4. This ‘double’ is different from other stories involving the double

a. In Jekyll/Hyde – it was clearly, purposeful move toward protecting the self while allowing the double to fulfill the ego’s phantasies

b. In the Picture of Dorian Gray – the double was the mirror, the conscious, the criticism of the narcissistic ego

c. In the Brood – the double again was self-protection, while the ‘double’ gave life to unfulfilled wishes; eps pertinent in the Brood, as the ego lacks any ability for empathy, as did the brood itself.

5. The double “has become a vision of terror” because it “dates backs to a very early mental stage, long since left behind, and one, no doubt, in which it wore a more friendly aspect.” (pg. 389)

a. Implies that there cannot be a friendly double, as the double always harks back to the ego, which is narcissistic, and therefore cannot be friendly.

b. There are only three options available for the double to fulfill:

i. Childhood development stage in which is “wears a friendly aspect” – i.e. the childhood friend

ii. The criticism of the ego (taunting)

iii. Fulfillment of phanatasy (original narcissism)

c. The appearance of the double in childhood is the concept of immortality

d. Appearance in adulthood is “the ghastly harbinger of death” (pg. 387)

i. Death of the double always leads to death of self

ii. Death of self always leads to death of the double

iii.

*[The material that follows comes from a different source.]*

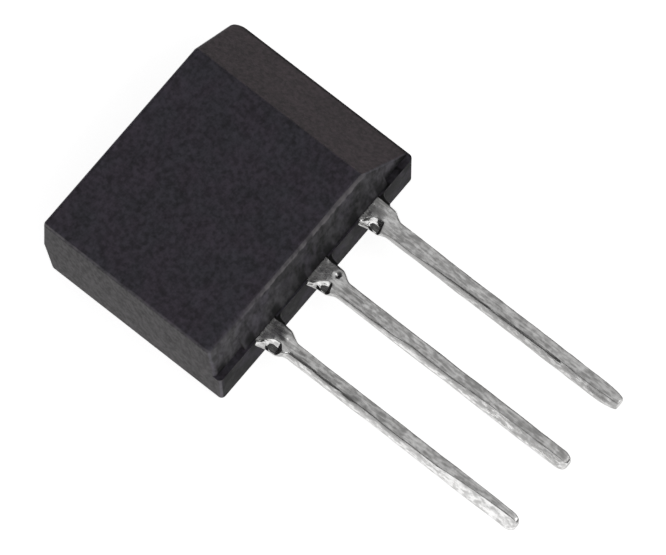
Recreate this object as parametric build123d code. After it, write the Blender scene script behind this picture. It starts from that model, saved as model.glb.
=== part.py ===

Therefore the double is not a sign of immortality at all.

6. If the first double is the immortal soul, and an insurance against death, than the outward projection of that double (the soul), is the harbringer of death

a. Only two options for the projected soul/double:

i. Unrestrained self-love (narcissism, wish fulfillment and a lack of empathy)

ii. Self-hatred (criticism of the ego, the conscious, censorship, being watched)

b. In either case, both lead to death

i. Either death from guilt (Jekyll), or murder by those trying to protect others (the Brood)

ii. Or an attempt to destroy the conscious, to get rid of the nagging voice/image (Dorian and Uncanny book)

7. So the soul must remain integrated with the self, rather than outwardly projected, in order to live?